SHARES of Ping An Insurance Group fell after China’s biggest insurer said it intends to issue US$3.5 billion of convertible bonds in Hong Kong to fund its business development.

Ping An’s mainland-listed equity dropped 3.15% to 41.19 yuan (US$5.67) yesterday whereas in Hong Kong, its shares slipped 5.41% to HK$34.1 (US$4.37).

Bonds that can be converted into stock, with an annual interest rate of 0.875%, will mature July 22, 2029. Investors can convert them into shares at a price of HK$43.71 apiece under specified conditions. If the issuance were to be fully converted into stock, it would account for 3.4% of Ping An’s current total share capital.

Nongfu Spring responds to report

SHARES of Nongfu Spring dropped even though the bottled water giant said Hong Kong Consumer Council’s report on the level of bromate in its water products was inaccurate.

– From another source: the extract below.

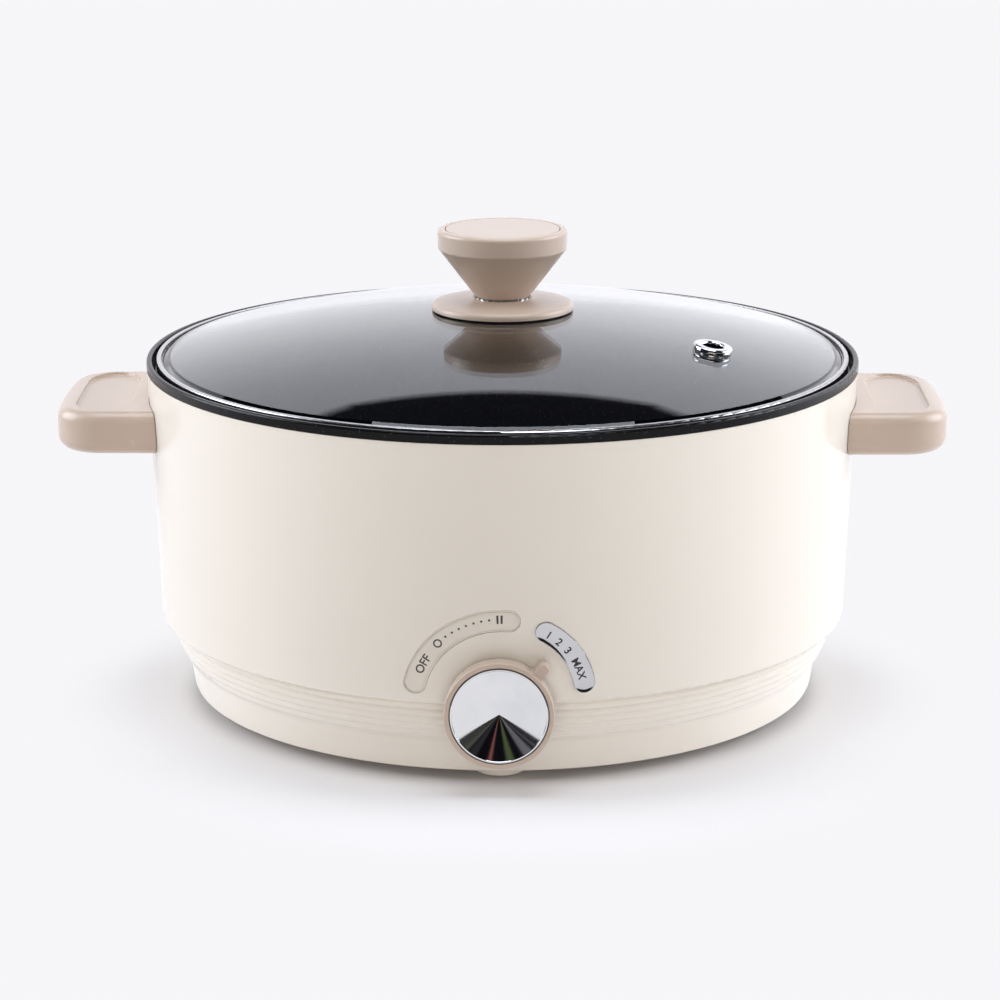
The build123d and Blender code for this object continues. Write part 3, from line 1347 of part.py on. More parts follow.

Nongfu Spring dropped 2.84% to HK$32.55 (US$4.17) in Hong Kong yesterday, after plunging 4.6% Monday.

The product the council tested was drinking water but was evaluated based on natural mineral water standards, the Hangzhou-based company said in a statement. Nongfu Spring's bottled water contains 3 micrograms per liter of bromate, which is the maximum acceptable concentration for natural mineral water set by the European Union, according to the council’s report on 30 bottled water brands. However, the level is much lower than the maximum of 10 micrograms/liter for drinking water set by the United States, Japan, the United Kingdom, and the World Health Organization, the company said.

Size of MLF loans shrinks

THE People’s Bank of China (PBOC) reduced the size of its medium-term lending facility this month and is expected to continue on this path for the whole year to shift its focus on short-term operating rates. China’s central bank Monday injected 100 billion yuan (US$13.8 billion) worth of fresh funds into the financial system through one-year MLF operations and kept the rate unchanged at 2.5%. It replaced 103 billion yuan worth of funds that expired the same day.

In the future, the PBOC may conduct policy adjustments mainly through the seven-day reverse repurchase rate, said Wen Bin, chief economist at China Minsheng Bank, as quoted by yicai.com.